Los otros 15.630, que no buscaron la incorporación en el ejército, optaron por el “retiro voluntario” y recibieron un único pago por persona entre 5.000 y 8.000 dólares. Los menores de edad desmovilizados apenas recibieron 100 dólares, como “ayuda para el transporte” que les permitiera regresar a sus aldeas.
Ni la ayuda económica recibida ni la poca y básica capacitación recibida durante los años de acantonamiento fueron útiles para empezar un nuevo proyecto de vida, pues en los cursos participaron sólo el 36% de los acantonados, según una investigación en curso (todavía confidencial).
Si tenemos en cuenta que el 42% reportó estar como mínimo entre 5 y 7 años en la lucha armada y sumamos los años en los cantones, es fácil entender cómo perdieron su capacidad para hacer algo diferente a la guerra. Uno de los excombatientes dijo a uno de sus interlocutores cuando se le preguntó sobre sus habilidades: “yo soy muy hábil, he matado mucha gente”.
Es incluso, discutible, si el número de 19.000 combatientes era real, especialmente porque voces autorizadas no reconocen más de 3.000 rebeldes en armas y porque la inmensa mayoría se sumó al proceso de desmovilización en cosa de semanas. Paradójicamente, por fuera quedaron excluidos los “combatientes descalificados”: menores de edad, heridos de guerra y discapacitados, entre quienes habría porcentualmente más combatientes reales que en los desmovilizados de última hora (esto si aceptamos la versión de que un reclutamiento clientelar de última hora permitió llegar a casi 19.000 desmovilizados).
Parte del proceso de paz incluyó una Asamblea Constituyente donde los rebeldes, ahora como partido político legal, se hicieron con casi la mayoría absoluta en 2008. Pero esa Asamblea fracasó y en 2013 se llamó a una nueva Constituyente.
Los maoístas en el poder olvidaron su propia “Agenda de los 40 puntos” y de hecho se convirtieron en uno de los partidos políticos más ricos de la región.
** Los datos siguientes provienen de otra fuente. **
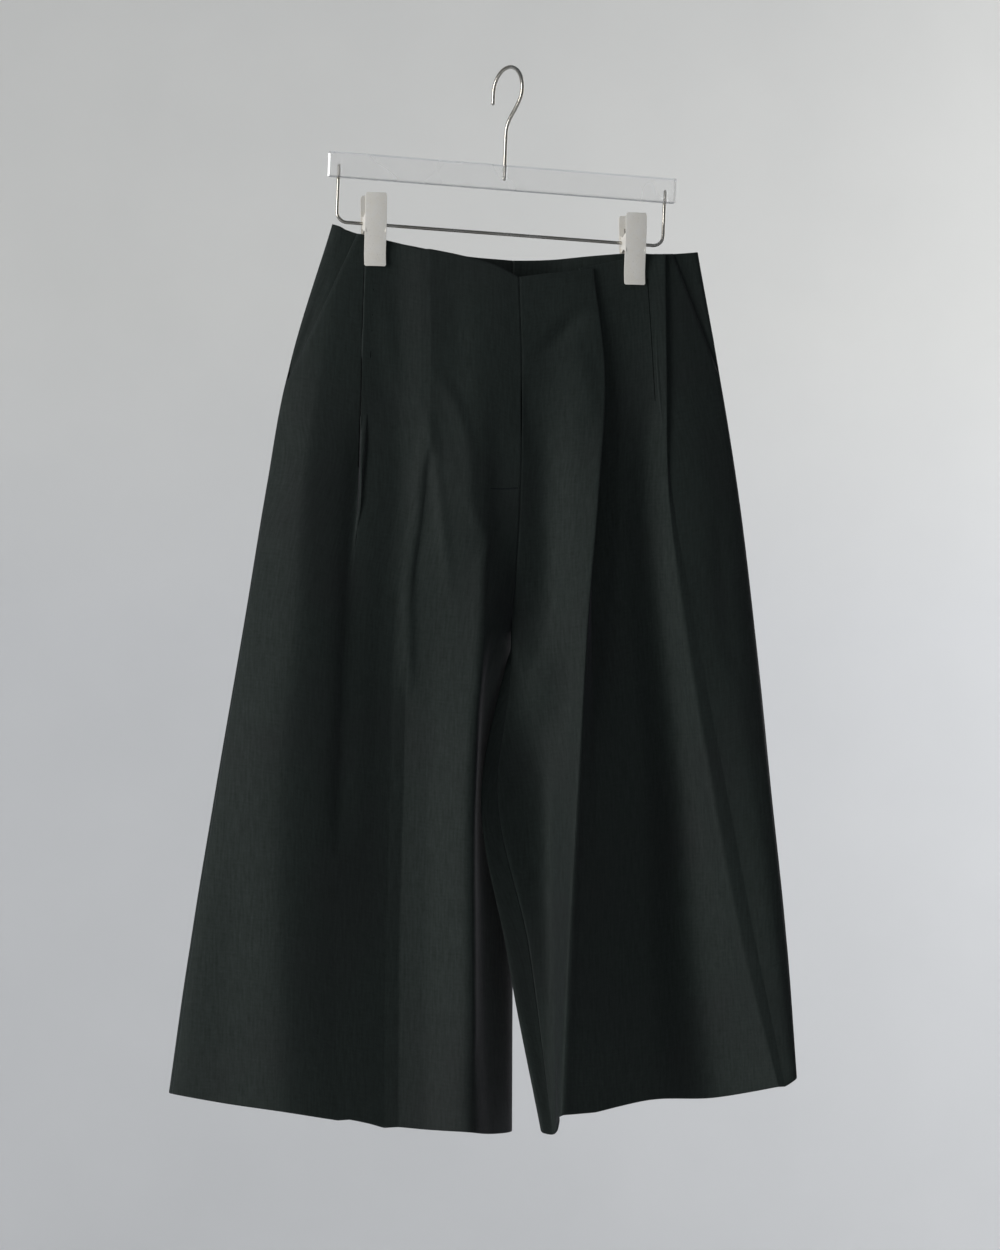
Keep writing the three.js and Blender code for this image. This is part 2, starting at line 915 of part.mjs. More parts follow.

Tuvieron de 2008 a 2013, cinco años de oportunidad para implementar algo de lo que habían prometido a sus seguidores y hecho soñar a sus propios militantes y no lo hicieron. Sus banderas sucumbieron entre el pragmatismo político, la corrupción y la sed de poder.
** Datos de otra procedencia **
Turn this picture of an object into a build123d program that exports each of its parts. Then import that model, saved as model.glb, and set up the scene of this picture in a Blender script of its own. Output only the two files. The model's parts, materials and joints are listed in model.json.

Los desmovilizados rasos, además de no tener dinero ni capacitación, se sentían abandonados por su propio partido y (al principio) poco aceptados en las comunidades a donde se fueron a vivir. El estudio mostró que solo el 32% viajó a su lugar de origen y el resto a otras partes del país. Sin embargo, muchos observadores externos concuerdan que la llegada de excombatientes no ha representado problemas de seguridad para las comunidades receptoras, aunque los principales obstáculos para integrar en la comunidad a los antiguos rebeldes son sus bajos ingresos económicos y su débil capacitación.
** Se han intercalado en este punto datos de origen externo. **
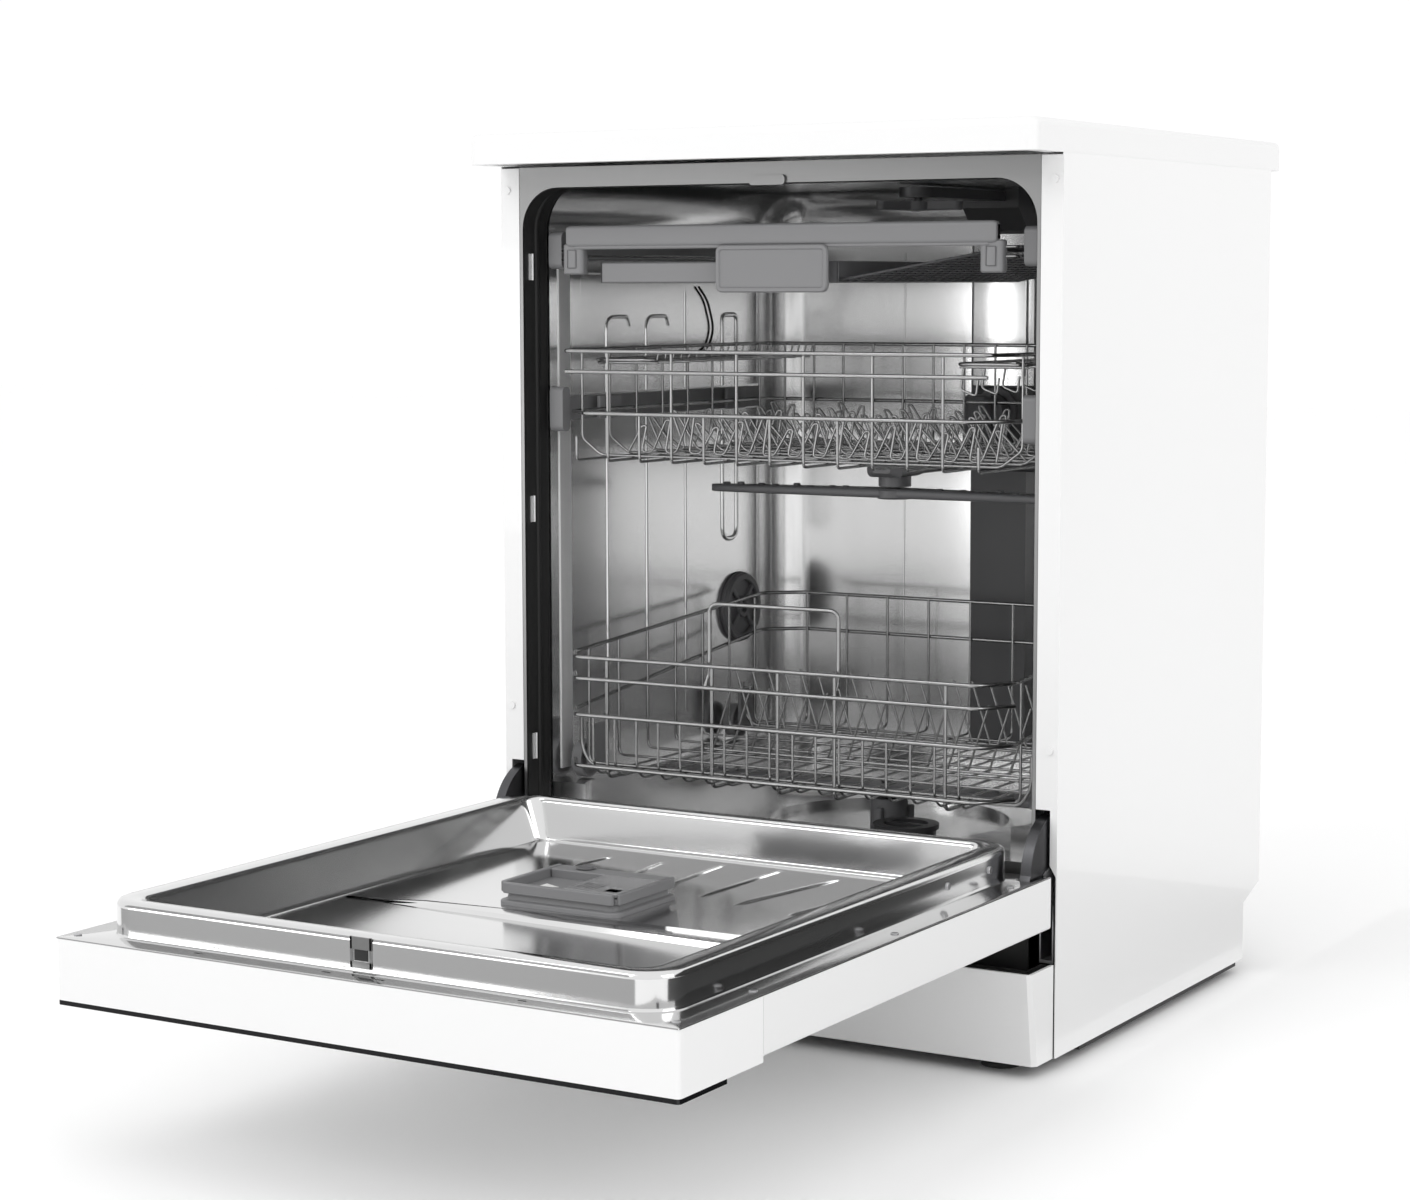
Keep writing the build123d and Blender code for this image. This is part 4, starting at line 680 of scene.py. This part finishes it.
liner_rings += [
    liner_ring(0.2500, -0.5575, 0.0180, 0.0200, RIM_TOP),
    liner_ring(0.2480, -0.5556, 0.0162, 0.0185, RIM_TOP - 0.0010),
    liner_ring(0.2465, -0.5543, 0.0150, 0.0175, RIM_TOP - 0.0032),
    liner_ring(0.24575, -0.55383, 0.01485, 0.0172, RIM_TOP - 0.00536),
    liner_ring(0.23475, -0.54697, 0.01265, 0.0128, TRAY_FLOOR + 0.00496),
    liner_ring(0.2340, -0.5465, 0.0125, 0.0125, TRAY_FLOOR + 0.0028),
    liner_ring(0.2325, -0.5450, 0.0112, 0.0115, TRAY_FLOOR + 0.0008),
    liner_ring(0.2300, -0.5425, 0.0090, 0.0095, TRAY_FLOOR),
]
points, faces = loft(liner_rings)
faces.append(tuple(range(len(points) - len(liner_rings[0]), len(points))))
liner = piece_from("door_liner_pressing", points, faces, liner_steel, "door", ["door_liner"], 35)
print("door liner:", len(points), "points")

# %% Slots for the hinge arms, cut out of the liner
cutter_points, cutter_faces = [], []
for side in (-1, 1):
    block = side_block(side, (0.277, 0.293), (0.010, 0.046), (0.170, 0.188), 0.0005, 0.002)
    cutter_points, cutter_faces = join((cutter_points, cutter_faces), block)
cutter_mesh = bpy.data.meshes.new("slot_cutter")
cutter_mesh.from_pydata([tuple(p) for p in cutter_points], [], cutter_faces)
cutter = bpy.data.objects.new("slot_cutter", cutter_mesh)
bpy.context.scene.collection.objects.link(cutter)
cut = liner.modifiers.new("slots", "BOOLEAN")
cut.operation = "DIFFERENCE"
cut.solver = "EXACT"
cut.object = cutter
bpy.context.view_layer.update()
shaped = bpy.data.meshes.new_from_object(liner.evaluated_get(bpy.context.evaluated_depsgraph_get()))
if len(shaped.polygons) > 100:
    liner.data = shaped
liner.modifiers.clear()
bpy.data.objects.remove(cutter)
print("liner faces after the slots:", len(liner.data.polygons))

# %% [markdown]
# ## Pressed ribs in the liner
# Long flat sheet rattles, so ribs are pressed into it: a wide band across the tray and short ribs that run
# towards the hinge. They are thin raised shapes with sloped sides that sit on the tray's floor.

# %% Band and ribs on the tray floor
RIB_SIDE = [(1, -0.05), (0.8, 0.15), (0.5, 0.9), (0.35, 1)]
RIB_SECTION = [(-u, v) for u, v in RIB_SIDE] + RIB_SIDE[::-1]


def pressed_rib(start, end, half, height, base, run_in=0.012):
    """A raised rib with sloped sides and ramped ends between two (x, y) points."""
    start, end = Vector((*start, 0)), Vector((*end, 0))
    along = (end - start).normalized()
    across = Vector((-along.y, along.x, 0))
    length = (end - start).length
    rings = []
    ramp = [(0, 0.02), (run_in * 0.4, 0.5), (run_in, 1)]
    for distance, share in ramp + [(length - d, share) for d, share in reversed(ramp)]:
        middle = start + along * distance
        ring = []
        for u, v in RIB_SECTION:
            point = middle + across * half * u
            ring.append(Vector((point.x, point.y, base + height * share * v)))
        rings.append(ring)
    return loft(rings, closed=False)


band = []
BAND = [(-0.228, -0.300, -0.292, 0.0004), (-0.150, -0.304, -0.276, 0.0028), (0.000, -0.310, -0.268, 0.0040)]
BAND += [(0.160, -0.316, -0.266, 0.0046), (0.228, -0.300, -0.266, 0.0046)]
for x, near, far, lift in BAND:
    ring = [(near, -0.0002), (near + 0.003, lift), (far - 0.012, lift), (far, -0.0002)]
    band.append([Vector((x, y, TRAY_FLOOR + z)) for y, z in ring])
ribs = [loft(band, closed=False)]
RIB_ENDS = [(-0.133, -0.082, -0.125, -0.027), (-0.058, -0.114, -0.069, -0.022)]
RIB_ENDS += [(-0.007, -0.127, -0.013, -0.006), (0.043, -0.143, 0.047, -0.004)]
RIB_ENDS += [(0.087, -0.157, 0.113, -0.014), (0.150, -0.170, 0.172, -0.030)]
for x0, y0, x1, y1 in RIB_ENDS:
    ribs.append(pressed_rib((x0, y0), (x1, y1), 0.0034, 0.0014, TRAY_FLOOR))
piece_from("door_liner_ribs", *join(*ribs), liner_steel, "door", smooth=50)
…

Es innegable que las élites de Nepal sufrieron expropiaciones y ataques durante el conflicto, pero su poder económico no ha variado en el pos-acuerdo. Los ahora excombatientes solían hablar de una revolución del modelo económico que nunca se dio. Sus análisis de Nepal parecían más basados en slogans maoístas que en estudios de la realidad local y hoy la estructura de clases sociales se mantiene a pesar de la llegada de los rebeldes al poder. Aunque el 42% de los desmovilizados se sienten orgullosos de haber participado en la lucha armada, sólo el 29% de los entrevistados continúa apoyando a sus partidos políticos.
El conflicto dejó más de 10.000 muertos, viudas, heridos de guerra, huérfanos y muchas frustraciones. Muchos desmovilizados hacen fila para obtener el pasaporte que les permita irse de trabajadores a otros países, de mano de obra barata. Según el mismo estudio, 68% se encuentran desempleados, en un país que tiene una tasa de desempleo del 46%.
Curiosamente, los exrebeldes no han formado bandas delincuenciales como sí se ha observado en otras guerras. Ellos, los combatientes rasos que creyeron en el sueño maoísta y en las promesas de sus líderes y, al final, perdieron en la guerra y perdieron en la paz.